Russian President Vladimir Putin has magnified this latent mistrust toward Russian with his military brinksmanship across the region, including the buzzing of NATO ships and aircraft by Russian warplanes, as well as subversive propaganda campaigns and cyberattacks to stir separatism among minority Russian populations.
To reassure its eastern members and to send a message of deterrence to Moscow, NATO has announced plans to deploy military units to Eastern Europe in numbers unmatched since the Cold War.
At the NATO summit in July in Warsaw, Poland, alliance leaders formally announced the planned deployment of four combat battalions to Poland, Estonia, Latvia, and Lithuania on a rotational basis beginning next year. The battalions will be fielded by Canada, Germany, the United Kingdom, and the United States.
These deployments are in addition to a previously announced U.S. plan to deploy about 3,500 troops to Eastern Europe on a rotational basis.

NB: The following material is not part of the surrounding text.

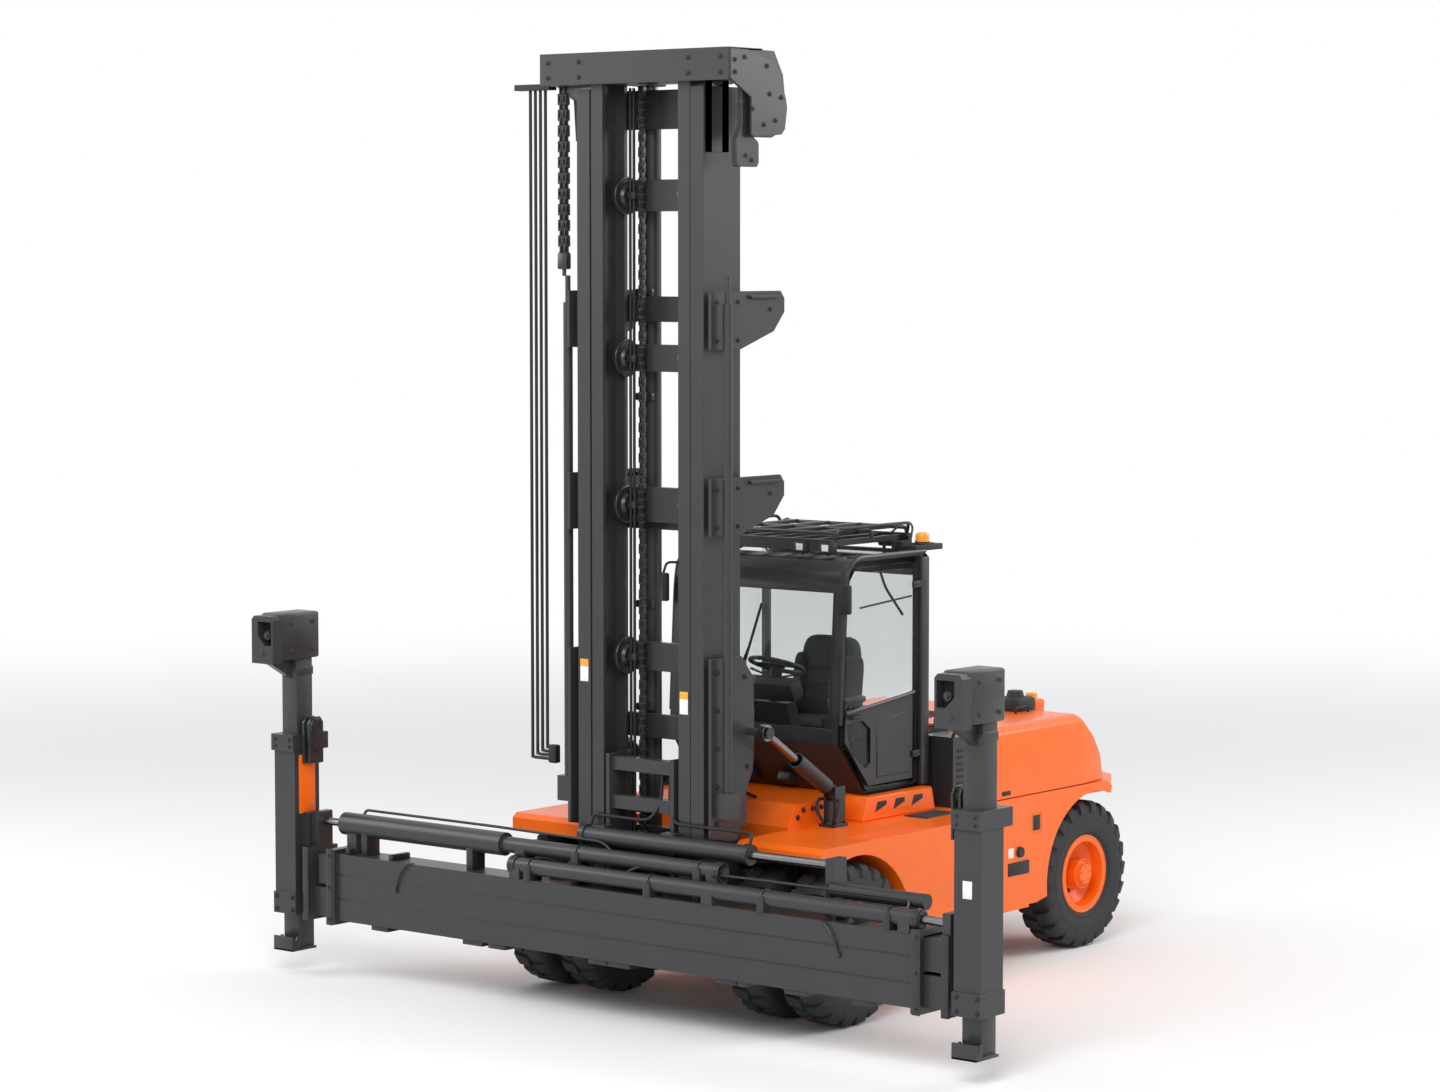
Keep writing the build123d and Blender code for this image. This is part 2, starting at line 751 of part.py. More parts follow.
# End beams: the left one slides in the upper compartment, the right one in the lower
tube_wall = 10
tube_inner_x = 2700
sleeve_outer_x = sleeve_x + sleeve_width
sleeve_span_y = (aft(sleeve_aft), aft(sleeve_aft + sleeve_depth))
post_x = sleeve_x + (sleeve_width - post_width) / 2
post_span_y = (aft(post_aft), aft(post_aft + post_depth))
end_beam_table = (
    ("left", 1, upper_floor_z, left_reach_place),
    ("right", -1, beam_z + beam_wall, right_reach_place),
)
for side, hand, tube_z, place in end_beam_table:
    tube_top = tube_z + beam_height / 2 - 2 * beam_wall - run_gap
    tube_span = sorted((-hand * tube_inner_x, hand * (end_flange_x + 2)))
    tube_y = (beam_inside_y[0] + run_gap, beam_inside_y[1] - run_gap)
    flange_span = sorted((hand * end_flange_x, hand * (end_flange_x + end_flange_thick)))
    sleeve_span = sorted((hand * sleeve_x, hand * sleeve_outer_x))
    link_span = sorted((hand * (end_flange_x + end_flange_thick), hand * sleeve_x))
    inner_span = sorted((hand * (post_x - slide_gap), hand * (post_x + post_width + slide_gap)))
    with BuildPart() as end_beam:
        block(tube_span, tube_y, (tube_z + slide_gap, tube_top))
        block(
            (tube_span[0] - overrun, tube_span[1] + overrun),
            (tube_y[0] + tube_wall, tube_y[1] - tube_wall),
            (tube_z + slide_gap + tube_wall, tube_top - tube_wall),
            mode=Mode.SUBTRACT,
        )
        block(
            flange_span,
            (beam_front_y - 20, beam_back_y + 20),
            (beam_z - 20, beam_top_z + 20),
        )
        block(
            flange_span,
            (aft(place[0] - 70), aft(place[0] + 70)),
            (beam_top_z, place[1] + 70),
        )
        block(link_span, (aft(300), aft(440)), (520, 1150))
        block(sleeve_span, sleeve_span_y, (sleeve_z, sleeve_top))
        clamp_span = (sleeve_span[0] - 12, sleeve_span[1] + 12)
        block(
            (sleeve_span[0] - 8, sleeve_span[1] + 8),
            (sleeve_span_y[0] - 12, sleeve_span_y[1] + 12),
            (430, 580),
        )
        block(
            (sleeve_span[0] - 8, sleeve_span[1] + 8),
            (sleeve_span_y[0] - 25, sleeve_span_y[1] + 86),
            (1587, 1705),
        )
        block(
            inner_span,
            (post_span_y[0] - slide_gap, post_span_y[1] + slide_gap),
            (0, sleeve_top + overrun),
            mode=Mode.SUBTRACT,
        )
    keep(end_beam, f"end_beam_{side}")

    rod_low = hand * (reach_barrel_low + 220)
    with BuildPart() as reach_rod:
        bar((rod_low, aft(place[0]), place[1]), (hand * end_flange_x, aft(place[0]), place[1]), reach_rod_radius)
        bar(
            (rod_low, aft(place[0]), place[1]),
            (rod_low + hand * 60, aft(place[0]), place[1]),
            reach_bore - slide_gap,
        )
    keep(reach_rod, f"reach_rod_{side}")

    # Post: square tube with a hooked foot below and the lock head above
    post_span = sorted((hand * post_x, hand * (post_x + post_width)))
    head_span = (post_span[0] - 30, post_span[1] + 30)
    with BuildPart() as post:
        block(post_span, post_span_y, (foot_z, post_top))
        block(
            (post_span[0] + 12, post_span[1] - 12),
            (post_span_y[0] + 12, post_span_y[1] - 12),
            (foot_z - overrun, post_top - 20),
            mode=Mode.SUBTRACT,
        )
        block((post_span[0] - 20, post_span[1] + 20), (aft(190), post_span_y[1]), (foot_z, foot_z + 20))
        block((post_span[0] - 20, post_span[1] + 20), (aft(190), aft(206)), (foot_z, foot_z + 105))
        block(head_span, (aft(270), aft(500)), (head_z, head_z + head_height))
        block(head_span, (aft(0), aft(270)), (head_z, head_z + 290))
        block(
            (head_span[0] - overrun, head_span[1] + overrun),
            (aft(40), aft(200)),
            (head_z + 120, head_z + 270),
            mode=Mode.SUBTRACT,
        )
    keep(post, f"post_{side}")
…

NATO Secretary General Jens Stoltenberg said the deployments will send a message that “an attack against one ally will be met by forces from across the alliance.”
Military experts almost universally agree that NATO’s pledged military presence in the Baltics and Poland will not be enough to thwart a Russian invasion. Rather, the deployments are considered “tripwire forces,” presumably meant to deter Russia from an attack due to the risk of spurring a massive NATO response to defend forward units.
The Kremlin has countered NATO’s eastward pivot by sending weapons and troops to Russia’s Kaliningrad enclave and annexed Crimea. Also, Russia has been building up new forward operating bases along its western borders with Ukraine, according to news reports, highlighting a tit-for-tat repositioning of military forces across the region reminiscent of the Cold War.
Slawomir Debski, director of the Polish Institute of International Affairs, said the Russian response has more to do with domestic propaganda machinations than exerting pressure on NATO to back down.
Russia’s military moves are meant to “show to Putin’s domestic audience that the country is surrounded by enemies and he is the only leader that can save Russia,” Debski told The Daily Signal.